What was sold as a panacea for nominal small-market teams has, predictably, deteriorated into welfare for the incompetent. This matters because the real conflict in baseball hasn't been "owners vs. players" but "big-team owners vs. small-team owners." The inability of the latter two groups to solve their differences without involving the players is why labor relations in baseball are such a nightmare. If owners like Steinbenner and Henry are growing disenchanted with their roles as feeding troughs for the game's underclass, it bodes poorly for the upcoming renegotiations of the CBA.

If you can read statements like that and not question the current system, your team must rank among the most incompetent of those welfare recipients. You have to appreciate the irony of the whole thing: most small market teams are located in the so called "red states", yet the revenue sharing that their fans are so in favor of is actually quite liberal. I'm neither an MBA nor an economist, but as a baseball fan I wonder just exactly where we are going here. As the pressure builds more and more for MLB to "level the playing field", I've come to understand that, like beauty, fairness is in the eye of the beholder. Those that support taking more and more revenue from large market teams to insure competitive balance have absolutely no concern about the hidden cost to fans of those teams.

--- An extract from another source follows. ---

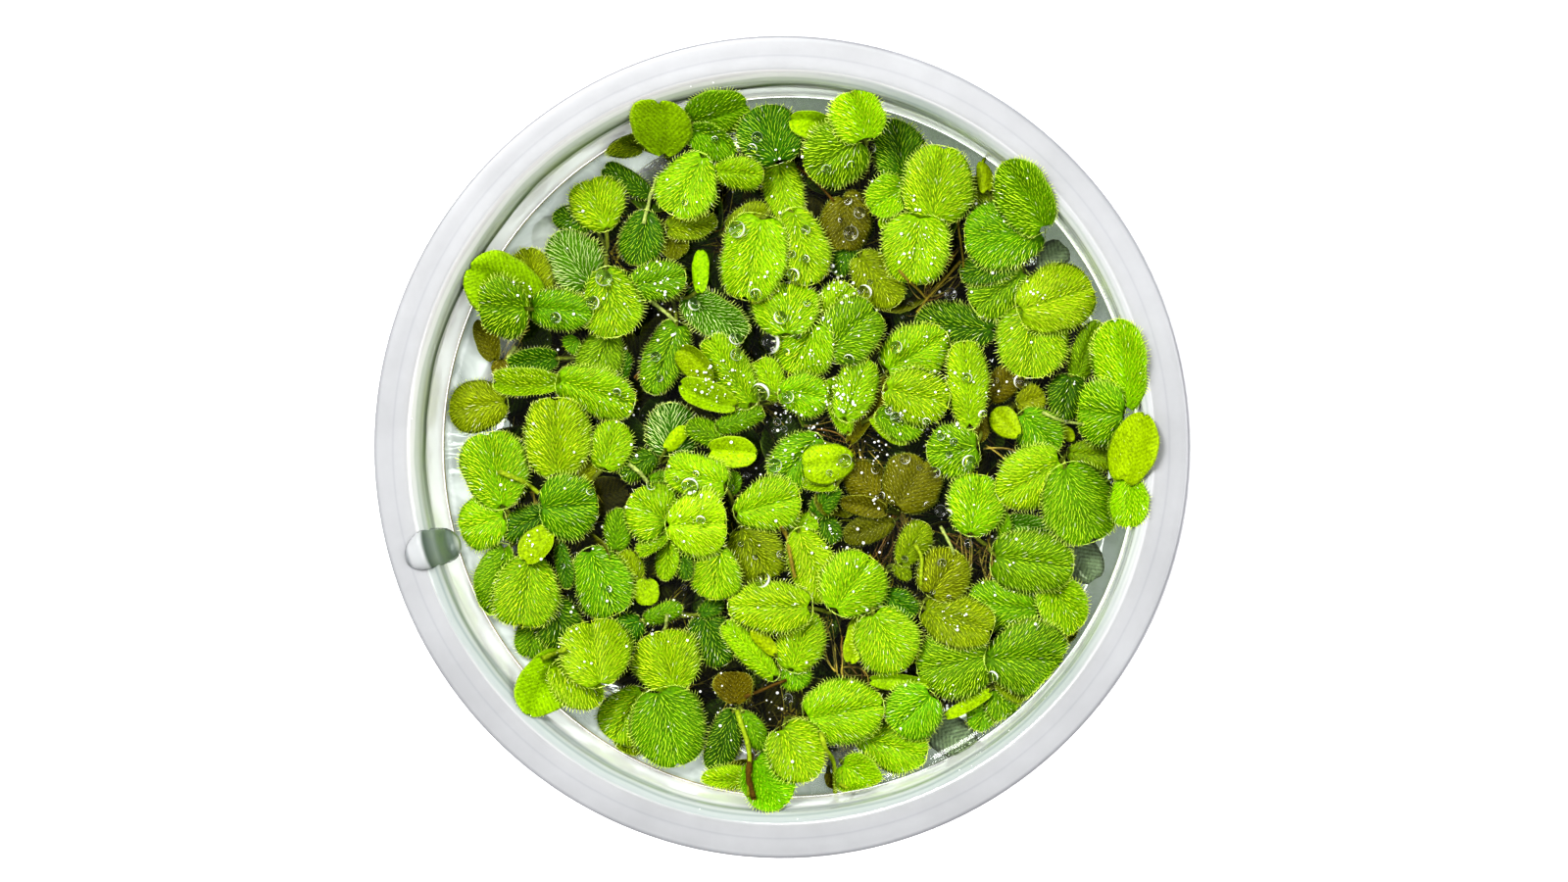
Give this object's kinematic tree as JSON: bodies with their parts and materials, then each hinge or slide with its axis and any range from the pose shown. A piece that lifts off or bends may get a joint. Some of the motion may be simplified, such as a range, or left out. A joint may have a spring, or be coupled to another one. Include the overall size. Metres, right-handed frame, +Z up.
{
  "type": "tub of water spangles",
  "caption": "Round clear plastic tub of water with its whole surface covered by small floating fern plants that have oval hairy leaves.",
  "frame": {"origin": "centre of the tub's flat underside", "axes": "+Z up out of the water, +X to the right and +Y away from the viewer in a view from above"},
  "size_m": [0.118, 0.118, 0.0619],
  "materials": {
    "clear_plastic": "thin clear polypropylene, finely frosted on the rim flange",
    "water": "still clear water, faintly yellow-green",
    "leaf_bright": "bright green leaf, water-repellent and densely haired",
    "leaf_mid": "mid green leaf, water-repellent and densely haired",
    "leaf_dark": "dark green leaf, water-repellent and densely haired",
    "leaf_olive": "olive green leaf, water-repellent and densely haired",
    "leaf_young": "young green leaf, water-repellent and densely haired",
    "leaf_old": "old leaf, olive-brown and bare"
  },
  "bodies": {
    "root": {"tub": "clear_plastic", "water": "water", "plant_01": "leaf_old", "plant_02": "leaf_old", "plant_03": "leaf_dark", "plant_04": "leaf_dark", "plant_05": "leaf_olive", "plant_06": "leaf_dark", "plant_07": "leaf_old", "plant_08": "leaf_mid", "plant_09": "leaf_young", "plant_10": "leaf_dark", "plant_11": "leaf_olive", "plant_12": "leaf_mid", "plant_13": "leaf_young", "plant_14": "leaf_bright", "plant_15": "leaf_bright", "plant_16": "leaf_mid", "plant_17": "leaf_olive", "plant_18": "leaf_young", "plant_19": "leaf_bright", "plant_20": "leaf_bright", "plant_21": "leaf_olive", "plant_22": "leaf_bright", "plant_23": "leaf_bright", "plant_24": "leaf_bright", "plant_25": "leaf_mid", "plant_26": "leaf_mid", "plant_27": "leaf_mid", "plant_28": "leaf_mid", "plant_29": "leaf_bright", "plant_30": "leaf_mid", "plant_31": "leaf_dark", "plant_32": "leaf_bright", "plant_33": "leaf_bright", "plant_34": "leaf_bright", "plant_35": "leaf_mid", "plant_36": "leaf_bright", "plant_37": "leaf_bright", "plant_38": "leaf_young", "plant_39": "leaf_young", "plant_40": "leaf_young", "plant_41": "leaf_olive", "plant_42": "leaf_bright", "plant_43": "leaf_mid", "plant_44": "leaf_bright", "plant_45": "leaf_bright", "plant_46": "leaf_mid", "plant_47": "leaf_young", "plant_48": "leaf_bright", "plant_49": "leaf_bright", "plant_50": "leaf_bright", "plant_51": "leaf_mid", "plant_52": "leaf_bright", "plant_53": "leaf_bright", "plant_54": "leaf_young", "plant_55": "leaf_bright", "plant_56": "leaf_young"}
  },
  "joints": []
}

From my point of view, if everything else in baseball is going to be made even, then I think fairness demands a standard cost for tickets in every major-league ballpark. To ensure this, fans in small markets will have to pay higher prices to subsidize the cost of my trip to Shea. Somehow, I have to think that once they are the ones bearing the cost of fairness, I don't think they would find it at all fair.

Note: I'm going to be keeping an eye on how this issue develops, and have created a special Small Market/Large Market category for anything I write on the subject.